Toyota mastered this decades ago by creating visual systems that:
✓ Clarified the current state (Are we Ahead or Behind? Is the situation Normal vs. Abnormal?)
✓ Encouraged immediate problem-solving.
✓ Promoted process ownership rather than passive monitoring.
However, many traditional Lean tools now appear outdated in today's digital environment. Classic production boards struggle to keep up with our increasingly interconnected systems, prompting software companies to innovate.
Welcome to the digital era, where dashboards update in real time, Manufacturing Execution Systems (MES) connect with Internet of Things (IoT) devices, and digital twins rapidly simulate production scenarios.

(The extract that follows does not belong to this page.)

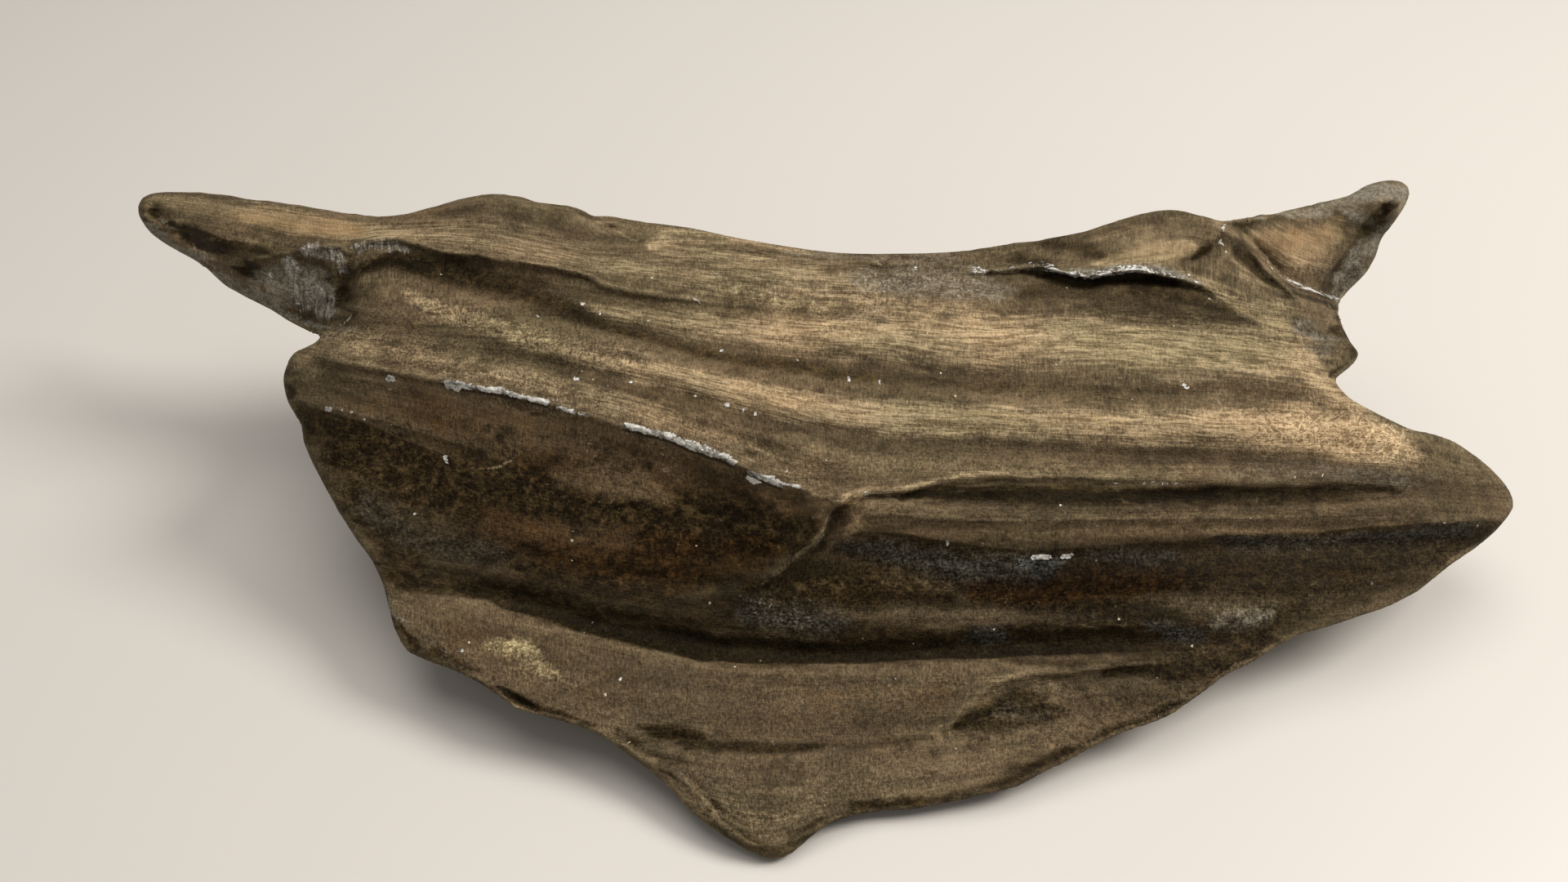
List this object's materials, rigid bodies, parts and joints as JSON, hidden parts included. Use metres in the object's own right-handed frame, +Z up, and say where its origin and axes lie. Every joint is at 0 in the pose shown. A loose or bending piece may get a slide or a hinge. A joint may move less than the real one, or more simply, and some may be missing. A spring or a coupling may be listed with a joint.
{
  "type": "petrified wood piece",
  "caption": "Loose splintered piece of petrified wood with fluted grain, a sharp front arris, a low front shelf and pointed prongs at its ends; it lies on a flat belly.",
  "frame": {"origin": "middle of the footprint, on the plane the piece rests on", "axes": "+X along the wood grain, the longest extent; +Y away from the viewer, from the low front shelf to the high back crest; +Z up, the shortest extent"},
  "size_m": [0.3042, 0.1358, 0.0705],
  "materials": {
    "silicified_wood": "brown fibrous silicified wood, tan on the raised grain, near black in the grooves, with white and blue-grey chipped agate edges; dull satin"
  },
  "bodies": {
    "root": {"petrified_wood": "silicified_wood"}
  },
  "joints": []
}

These advanced tools not only showcase ongoing activities but also predict future trends.
Software companies provide a range of solutions to swiftly digitize Lean tools, usually at significant costs. However, digital tools do not guarantee improvement. There is a risk of simply updating old practices without understanding their core intent. Before adopting new tools, we need to ask: Are we genuinely enhancing clarity, enabling ownership, and facilitating problem-solving, or just shifting old practices onto new platforms? Ultimately, what should these technologies accomplish? If they do not lead to better performance, quicker learning, or more cohesive teams, we should rethink our investment.
Toyota understood this long before dashboards existed. Their strength wasn’t just in displaying performance, it was in designing visual systems that prompted action.
Therefore, reflecting on Toyota's approach to visual management, as a mindset rather than a technical solution, is valuable.
Toyota’s Visual Management Tools Are Incredibly Simple, But Deeply Thoughtful
Toyota’s Visual Management Model
Toyota goes beyond dashboards and reports; they incorporate visual tools like visual floor markings, 5S, kanban, and production boards into their daily problem-solving, leadership practices, and company culture. These visual management tools address core issues:
Alignment: Are management and employees sharing the same priorities?
Problem Solving: Does this visual signal initiate actions to address the root cause or provide guidance?
Accountability: Are the KPIs linked to ownership and follow-through?
Toyota's visual tools are impactful because they reveal hidden problems, clarify the abnormal, and localize accountability.
By centering its focus on people, Toyota ensures that visual management isn’t just about tracking performance; it’s about engaging teams to take ownership and solve problems together.
Their integration into the culture is so seamless that they require no user manual or software license. Management actively supports and reinforces these practices. How can we preserve these principles without losing their core in today's digital landscape, where software often replaces sticky notes and shop floor whiteboards?
Driving the Performance Mindset, Not Just Monitoring It
Digital dashboards allow us to share KPIs across various teams, departments, and time zones. However, it's important to understand that simply displaying a KPI does not enhance performance. Their genuine value lies in correlating that KPI with a proactive action plan when performance dips. To align our digital tools with Toyota's standards, they must offer more than standard reporting.
They should:
Visualize the Gap: KPIs must clearly show when targets are unmet, using clear and bold indicators to eliminate ambiguity. Red signifies an issue. Falling behind means just that, with no room for misinterpretation.
Prompt Action: Dashboards should intuitively guide users to actionable plans when KPIs slip. This could mean initiating an investigation to determine the root cause and creating an action plan.
Link Data with Responsibility: Each KPI should have an associated name tied to it. This is not for blame, but for transparency. Accountability breeds ownership, and ownership drives improvement. Implementing dashboards without this framework is like distributing compasses without any guidance. You may know where north is, but navigating the terrain is considerably more challenging. Toyota didn't just display numbers; they integrated expectations, triggers, and behaviors into the context of those numbers.
Before launching an AI dashboard, assess if real-time monitoring truly fosters real-time actions. Additionally, while dashboards can track performance, they shouldn’t replace the Go Look/Go See principles. Direct observation is essential for fully grasping the current situation. I explore this balance in my blog Driving Accountability, emphasizing that dashboards should facilitate, not substitute, direct observation.
Dashboards should be frontline tools, not just reporting metrics. When aligned with Toyota thinking, they become engines for accountability, quick decision-making, and kaizen.
Electronics Company Example
They integrated their MES (Manufacturing Execution System) with digital dashboards to automate production data collection to help improve their data accuracy. This allowed engineers to concentrate on value-added tasks like solving problems, resulting in a 20% reduction in rework and improving lead time after the first month.
Summary
Dashboards help you SEE potential problems → Visual management ensures you SOLVE them.
In the digital world, dashboards should do more than display data—they should drive decisions. Use them to enhance visibility without sacrificing ownership or replacing direct observation.
Data must affirm reality, not dictate it.
Sometimes, the most powerful systems aren’t hidden in code; they’re painted on the floor, written on whiteboards, and embedded in daily habits with management support.
So ask yourself:
How can we apply Toyota’s visual management principles into our digital dashboards?
Are your dashboards driving action, or are they just documenting past events?
Are they reinforcing the right behaviors — the ones aligned with your company culture?